In my clinical practice as a psychoanalyst, I see daily evidence of people working through such conflicts that disrupt their lives and relationships. An example from outside the clinical domain comes from my work as a consultant to the Peace Corps. The organization’s Office of Medical Services was faced with an important educational challenge. Peace Corps Volunteers, new to countries with a high incidence of AIDS, did not seem to be taking seriously what they were taught in Training about their risk for HIV infection. There were sad stories of Volunteers finding out they were HIV positive, because they simply had not believed that the risks of sexual activity with promiscuous partners or partners afraid of testing could apply to them. What we concluded was that the current approach of providing basic health information and statistics was not challenging the Volunteers’ defenses of denial, counterphobic risk-taking, and youthful grandiosity.
In order to break through these defenses, the Peace Corps Medical Service decided to ask returned Volunteers who had become HIV positive if any of them would be willing to tell their stories in a way that could be used in Training. I was the off-camera interviewer for the project, a training video called “Come Back Healthy.” Five bright, capable, young Americans spoke, in front of the camera, about their idealism, vulnerability and illusions.

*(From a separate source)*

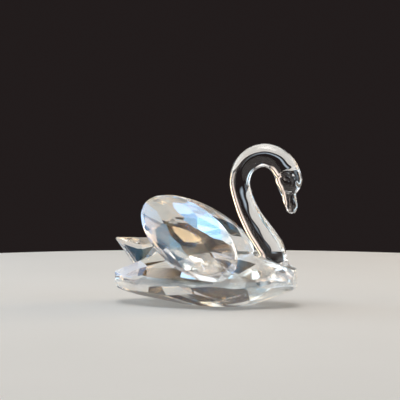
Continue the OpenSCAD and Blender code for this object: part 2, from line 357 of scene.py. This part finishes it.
cutCrystal = glassMaterial("cut_crystal", cutCrystalLook)
mouldedGlass = glassMaterial("moulded_glass", mouldedGlassLook)
clearAdhesive = glassMaterial("clear_adhesive", adhesiveLook)
print("glass ready")


stoneLook = {
    "edgeBreak": 0.04 * mm,    # how far each ground edge is polished back
    "edgeAngle": 5.0,          # degrees between two faces that make an edge
    "flatness": 0.4,           # degrees within which triangles belong to one facet
    "broad": 0.16 * mm,        # narrower faces than this are broken edges, not strips of a wall
    "weld": 0.001 * mm,        # corners nearer than this are one corner
}


def breadth(face):
    # a face's area over its longest edge
    return face.calc_area() / max(edge.calc_length() for edge in face.edges)


def cutStone(node, look):
    # the CAD facets, joined into whole flat faces, with every edge between them broken; only the
    # strips of a round wall, which meet at less than an edge's angle, are shaded smooth
    mesh = nodes[node].data.copy()
    mesh.name = node + "_glass"
    shape = bmesh.new()
    shape.from_mesh(mesh)
    bmesh.ops.remove_doubles(shape, verts=shape.verts, dist=look["weld"])
    bmesh.ops.dissolve_limit(
        shape, angle_limit=math.radians(look["flatness"]), verts=shape.verts, edges=shape.edges)
    edgeAngle = math.radians(look["edgeAngle"])
    sharp = [edge for edge in shape.edges if edge.calc_face_angle(0.0) > edgeAngle]
    bmesh.ops.bevel(
        shape, geom=sharp, offset=look["edgeBreak"], offset_type="WIDTH", segments=2, profile=0.5,
        affect="EDGES", clamp_overlap=True)
    for face in shape.faces:
        face.smooth = False
    for edge in shape.edges:
        broad = min(breadth(face) for face in edge.link_faces) > look["broad"]
        if broad and edge.calc_face_angle(0.0) < edgeAngle:
            for face in edge.link_faces:
                face.smooth = True
    shape.to_mesh(mesh)
    shape.free()
    if "custom_normal" in mesh.attributes:
        mesh.attributes.remove(mesh.attributes["custom_normal"])
    return addPiece(node + "_glass", mesh, node, cutCrystal)


for stoneNode in ("body", "left_wing", "right_wing", "tail"):
    cutStone(stoneNode, stoneLook)
print("cut stones made")


filmLook = {
    "around": 96,
    "across": 14,
    "bite": 0.012 * mm,     # how far a film wets into the glass on each side
    "ripple": 0.035,        # unevenness of its edge, as a share of its radius
    "edgeRound": 0.10,      # share of the radius over which the film thins to its edge
    "flatRing": 0.5,        # where on the flat, as a share of the radius, a ring of points lies
}


def filmFrame(node):
    # middle, long axis, short axis, upward normal and half sizes of a flat CAD film
    points = nodePoints(node)
    low = points.min(0)
    middle = (low + points.max(0)) / 2
    axes = np.linalg.svd(points - points.mean(0), full_matrices=False)[2]
    normal = axes[2] * np.sign(axes[2][2])
    longAxis = axes[0] * np.sign(axes[0][0])
    shortAxis = np.cross(normal, longAxis)
    local = (points - middle) @ np.stack([longAxis, shortAxis, normal]).T
    centre = (local.max(0) + local.min(0)) / 2
    middle = middle + centre @ np.stack([longAxis, shortAxis, normal])
    half = (local.max(0) - local.min(0)) / 2
    return middle, longAxis, shortAxis, normal, half


def adhesiveFilm(node, look, phase):
    # an oval drop pressed flat: the oval's radius times 1 plus two sine ripples, and a thickness
    # that falls to nothing along a quarter circle at the edge
    middle, longAxis, shortAxis, normal, half = filmFrame(node)
    turn = np.linspace(0, 2 * np.pi, look["around"], endpoint=False)[None, :]
    quarter = np.linspace(0, np.pi / 2, look["across"])
    radius = np.concatenate([[look["flatRing"]], 1 - look["edgeRound"] * (1 - np.sin(quarter))])
    height = np.concatenate([[1.0], np.cos(quarter)])
    radius = np.concatenate([radius, radius[:-1][::-1]])[:, None]
    height = np.concatenate([height, -height[:-1][::-1]])[:, None]
    edge = 1 + look["ripple"] * (np.sin(3 * turn + phase) + 0.6 * np.sin(7 * turn + 2 * phase)) / 1.6
    edge = edge - look["ripple"]
    thick = half[2] + look["bite"]
    rings = (middle + (radius * edge * np.cos(turn) * half[0])[..., None] * longAxis
             + (radius * edge * np.sin(turn) * half[1])[..., None] * shortAxis
             + (height * thick * np.ones_like(turn))[..., None] * normal)
    mesh = closedSkin(node + "_film", rings, middle + normal * thick, middle - normal * thick)
    faceOutwards(mesh)
    smoothShade(mesh)
    return addPiece(node + "_film", mesh, node, clearAdhesive)


for phase, filmNode in enumerate(("left_wing_bond", "right_wing_bond", "tail_bond", "neck_bond")):
    adhesiveFilm(filmNode, filmLook, 0.7 + 1.9 * phase)
print("films made")


neckLook = {
    # middle line in the plane of symmetry, from the foot over the bend to the tip of the beak:
    # x, z, depth of the inner side, depth of the outer side, half width; all in millimetres
    "stations": [
        (21.6, 13.8, 4.35, 4.25, 3.8),
        (20.7, 17.3, 4.15, 4.15, 3.75),
        (19.0, 20.0, 4.05, 4.0, 3.7),
        (16.7, 23.4, 3.85, 3.85, 3.6),
        (14.3, 27.4, 3.4, 3.4, 3.35),
        (12.7, 31.0, 3.15, 3.15, 3.15),
        (11.5, 34.6, 3.05, 3.05, 3.05),
        (11.0, 38.2, 3.1, 3.1, 3.05),
        (12.05, 42.1, 3.3, 3.25, 3.15),
        (14.9, 44.95, 3.45, 3.45, 3.25),
        (18.7, 46.0, 3.6, 3.5, 3.35),
        (22.5, 44.7, 3.8, 3.65, 3.45),
        (25.1, 41.7, 4.1, 3.85, 3.5),
        (26.3, 38.4, 4.1, 3.9, 3.4),
        (26.6, 36.3, 3.75, 3.25, 3.0),
        (26.7, 34.8, 3.2, 2.1, 2.5),
        (26.75, 33.9, 2.85, 1.5, 2.3),
        (26.8, 32.4, 2.45, 1.8, 2.15),
        (26.95, 30.6, 1.8, 1.8, 2.05),
        (27.05, 29.3, 1.4, 1.45, 1.75),
        (27.1, 28.55, 1.05, 1.05, 1.25),
    ],
    "tip": (27.1, 28.15),
    "rings": 300,
    "around": 96,
    "footRings": 12,           # rings near the foot that may fall below its joint
    "footClear": 0.15,         # least height of the first free ring over the joint
}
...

They explored how loneliness, stress, alcohol use, and longing for human contact compromised their judgment.
That video changed the impact of health training. Peace Corps doctors and nurses told us their trainees sat riveted by the stories. At first, they did not believe these engaging, competent people could make such errors in trust and judgment. Gradually they realized that the Volunteers on the screen were people like all of us, making mistakes and becoming careless at times of vulnerability—in our psychoanalytic language: when their ego functions were compromised.
Without Freud’s model of the ego and its functions and his influence on his daughter Anna’s elaboration of the mechanisms of defense, I doubt that our team would have understood the problem in the same way. The Trainees’ defenses had to be challenged. In a more practical sense for me, the task of interviewing was facilitated by analytic training. It had helped me learn to wait and let a story unfold and to respect the emotional power of the specificity of an individual’s experience. It was this emotional power that broke through the Trainees’ defenses, enabled their identification with the people on the screen, and allowed them to think differently about their own vulnerability.
These examples from sports, the arts, and health education show a few of the many ways Sigmund Freud’s ideas continue to inform us in our play, our creativity and our learning. I think he would have enjoyed that illustrated fantasy of Sigmund Freud playing tennis. In the game of Western Civilization, where systems of thought are regularly defeated, Feud’s ideas have kept the ball in play for over a century.